In any case, Benatar's claim is that human life has no meaning when viewed cosmically, from what he thinks is the ultimate point of view, that of the universe, but which I claim is not the ultimate point of view.
Why does human life (both at the individual and species levels) have no cosmic meaning? His main point is that we humans "have no significant impact on the broader universe." (36) He means the universe beyond the Earth. "Nothing we do on earth has any effect beyond it." (36) This is true, apart from some minor counterexamples, but trivial. Or so it seems to me. Why should the lack of causal impact of the earthlings on the wider universe argue the ultimate meaninglessness of their existence? It strikes me as very strange to tie existential meaning to causal impact.
Suppose earthlings were everywhere in the universe and could have an impact everywhere. That would not show that their lives have meaning. The earthlings might ask: "We are everywhere but why are we anywhere? Why do we exist?" Our lack of cosmic impact cannot show that our lives lack meaning if maximal causal impact is consistent with meaninglessness. It is worth noting that size does not matter either. If we human animals were many times larger than we are and had the causal impact of elephants or dinosaurs, how would that augment our meaning? Suppose I am the biggest, baddest hombre in the entire universe. Suppose I am omni-located within it, able to affect every part of it. I could still ask: But why do I exist? For what purpose?
Benatar points out that we won't exist for long and that this is true for the species and for individuals. (36) True, but again how is this relevant to the question of existential meaning? Suppose humans always existed. This would not add one cubit of meaning to the meaning of the individual or the species. So the fact that we do not last long either as individuals or as a species does not argue lack of meaning. Duration matters as little as size.
One of the puzzles here is why Benatar should tie existential meaning to causal impact. But he also speaks of our lack of purpose.
The Theistic Gambit
For Benatar, "The evolution of life, including human life, is a product of blind forces and serves no apparent purpose." (36) To which a theist might respond with a Baltimore catechism type of answer, "God made us to know Him, to love Him, and to serve Him in this world, and to be happy with Him forever in the next." Our ultimate purpose, on this scheme, is to share in the divine life and achieve final felicity.
Benatar gives a strange argument against the coherence of the theistic scheme:
Even in the best-case scenario, it is hard to understand why God would create a being in order to prepare it for an afterlife given that no afterlife would be needed or desired if the being had not been created in the first place. [. . .] The sort of meaning that the afterlife provides cannot explain why God would have created us at all. (39)
While it is true that only beings who already exist could want or need an afterlife, it is a non sequitur to conclude that it is no explanation of why we exist in the first place to say that we exist in order to share in the divine life. God wants to share his super-effulgent being, consciousness, and bliss and so he creates free beings with the capacity to participate in the divine life. If that is true, then it explains why we exist in the first place.

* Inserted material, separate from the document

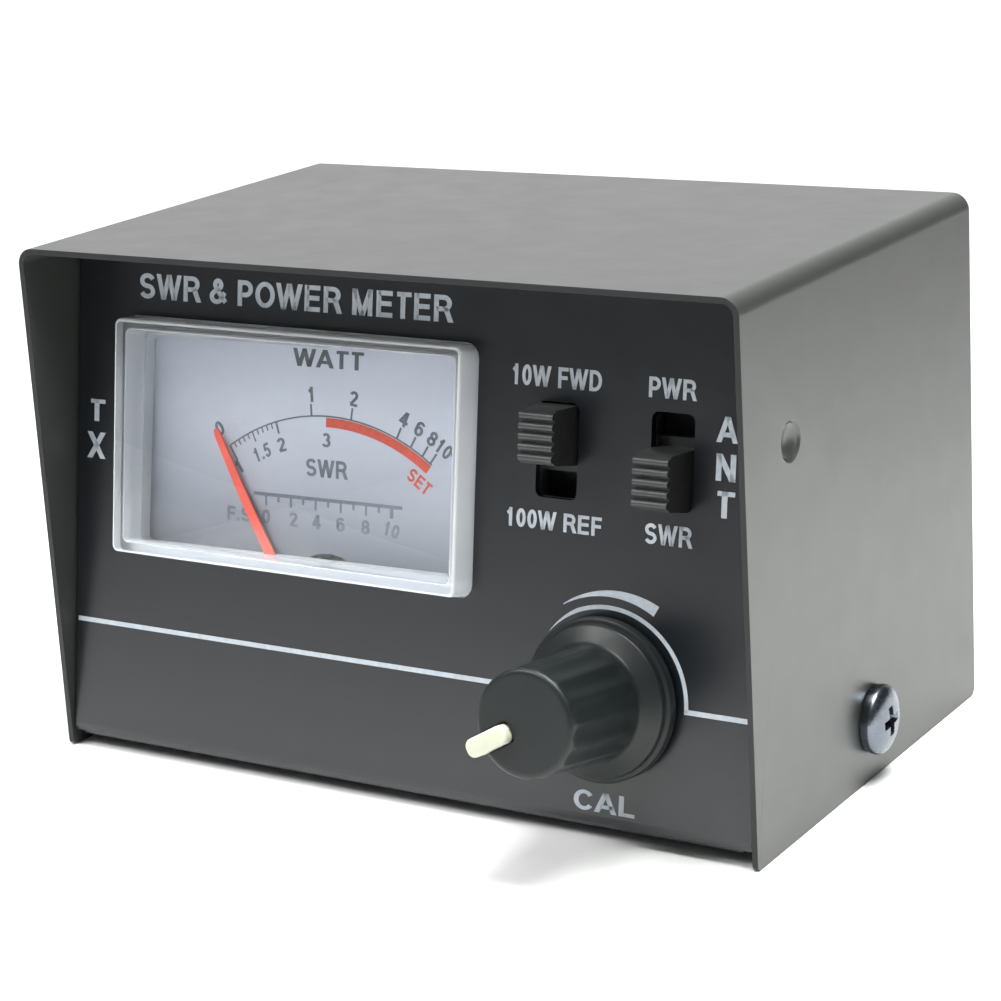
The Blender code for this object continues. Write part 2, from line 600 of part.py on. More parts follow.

Of course, we don't know that it is true, and we cannot prove that God exists or that we have a destiny beyond this brief animal life. But the naturalist is in the same boat: he cannot prove that God does not exist and that human life is a product of blind forces. Benatar movingly describes animal pain and the horror of nature red in tooth and claw (42-44). Considerations such as these should put paid to any pollyanish conceit that life is beautiful. And yet they are not compelling or conclusive. While it is reasonable to be a naturalist, it is also reasonable to be a theist. Neither side can refute the other, and one's subjective certainty counts for nothing.

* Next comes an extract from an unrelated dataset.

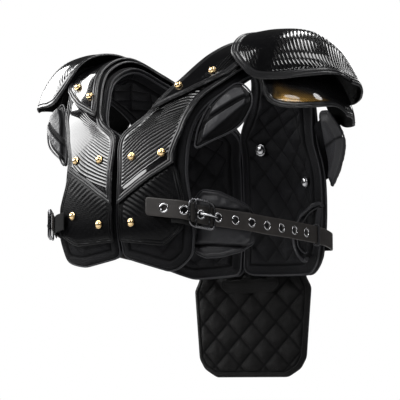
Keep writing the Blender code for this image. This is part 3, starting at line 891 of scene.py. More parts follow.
def finish_piping(name, colour):
    """Smooth coated cord round the padding's borders."""
    recipe = Recipe(name, Coat_Weight=0.06, Coat_Roughness=0.3, Specular_IOR_Level=0.10)
    grain = recipe.noise(420.0, 3.0)
    recipe.feed(
        Base_Color=recipe.colours(grain, colour, tinted(colour, 1.8)),
        Roughness=0.42 + grain * 0.12, Normal=recipe.bump(grain, 0.00010),
    )
    return recipe.material


def finish_leather(name, colour):
    """Belt leather: pebbled grain, paler and smoother along its edges."""
    recipe = Recipe(name, Coat_Weight=0.05, Coat_Roughness=0.4, Specular_IOR_Level=0.2)
    pebbles = recipe.node(
        "ShaderNodeTexVoronoi", {"feature": "SMOOTH_F1"},
        {"Vector": recipe.body(), "Scale": 900.0, "Smoothness": 0.4},
    )
    cloud = recipe.noise(60.0, 4.0, 0.6)
    edge = recipe.between(recipe.stored("inward"), 0.0004, 0.0016, 1.0, 0.0)
    base = recipe.colours(recipe.between(cloud, 0.3, 0.7), colour, tinted(colour, 1.6))
    recipe.feed(
        Base_Color=recipe.colours(edge * 0.6, base, tinted(colour, 2.4)),
        Roughness=0.58 + pebbles * 0.12 - edge * 0.12,
        Normal=recipe.bump(pebbles + cloud * 0.5, 0.00018),
    )
    return recipe.material


def finish_webbing(name, colour):
    """Ribbed strap webbing."""
    recipe = Recipe(name, Specular_IOR_Level=0.12)
    p, q = recipe.flat()
    ribs = p.wave(0.0016) * 0.5 + 0.5
    cross = q.wave(0.0024) * 0.5 + 0.5
    weave = ribs * 0.7 + cross * 0.3
    recipe.feed(
        Base_Color=recipe.colours(weave, colour, tinted(colour, 2)),
        Roughness=0.78 + weave * 0.1, Normal=recipe.bump(weave, 0.0002),
    )
    return recipe.material


def finish_metal(name, colour, low, high):
    """Polished metal with faint handling marks."""
    recipe = Recipe(name, Metallic=1.0)
    marks = recipe.noise(350.0, 5.0, 0.6)
    recipe.feed(
        Base_Color=recipe.colours(marks, tinted(colour, 0.82), colour),
        Roughness=recipe.between(marks, 0.35, 0.7, low, high),
        Normal=recipe.bump(marks, 0.00002),
    )
    return recipe.material


FINISHES = {}


def make_finishes(colours):
    """Every finish, by its name."""
    for name, recipe, colour, *more in (
        ("body_padding", finish_cloth, colours.padding, 0.0009, 0.55),
        ("limb_padding", finish_cloth, colours.limbs, 0.0008, 0.50, 0.15, 0.06, 0.60),
        ("quilted_flap", finish_cloth, colours.flap, 0.0009, 0.52, 0.35, 0.07),
        ("piping", finish_piping, colours.piping),
        ("belt_leather", finish_leather, colours.belt),
        ("webbing", finish_webbing, colours.webbing),
        ("gold_rivet", finish_metal, colours.gold, 0.14, 0.26),
        ("dark_chrome", finish_metal, colours.chrome, 0.12, 0.24),
        ("snap_metal", finish_metal, colours.snap, 0.22, 0.34),
        ("black_buckle", finish_metal, colours.buckle, 0.16, 0.30),
    ):
        FINISHES[name] = recipe(name, colour, *more)
    FINISHES["gloss_shell"] = finish_gloss_shell(colours)
    FINISHES["dark_shell"] = finish_carbon(colours)


# ------------------------------------------------------------- sizes, colours
def colour_property(name, description, default):
    return bpy.props.FloatVectorProperty(
        name=name, description=description, default=default, subtype="COLOR",
        size=3, min=0.0, max=1.0,
    )


def length_property(name, description, default):
    return bpy.props.FloatProperty(
        name=name, description=description, default=default, unit="LENGTH", min=0.0, precision=5
    )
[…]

One of the things I like about Benatar is that he draws the pessimistic consequences of naturalism. Most naturalists compartmentalize: in their studies and offices they are naturalists who reject God and the soul and ultimate meaning; at home, however, with their families and bourgeois diversions they are happy and optimistic. But given their theoretical views, what entitles them to their happiness and optimism? Nothing that I can see. They are living in a state of self-deception.
Benatar lives his atheism: he has existentially appropriated his theoretical convictions and drawn the consequences. (Not that atheism by itself entails anti-natalism.) But is it practically possible to live as an atheist? W. L. Craig thinks not. See his The Absurdity of Life Without God. Benatar, needless to say, is not impressed by Craig's reasoning. (44).
Speaking for myself, if I KNEW that I was nothing but a complex physical system slated for anihilation in a few years, I would be sorely tempted to walk out into the deseert and blow my brains out, my devotion to my wife being the only thing holding me back. Why hang around for sickness, old age and a death out of one's control? And it is not because my life isn't good; it is very good. I have achieved the happiness that eluded me in younger years. But if one appreciates what naturalism entails, then all the mundane goodness and middle-sized happiness in the world is ultimately meaningless.
It is my reasonable belief that I am not a mere complex physical system slated for annihilation that adds zest and ultimate purpose to my life. I keep on because there is reason to hope, not only within this life, but beyond it as well.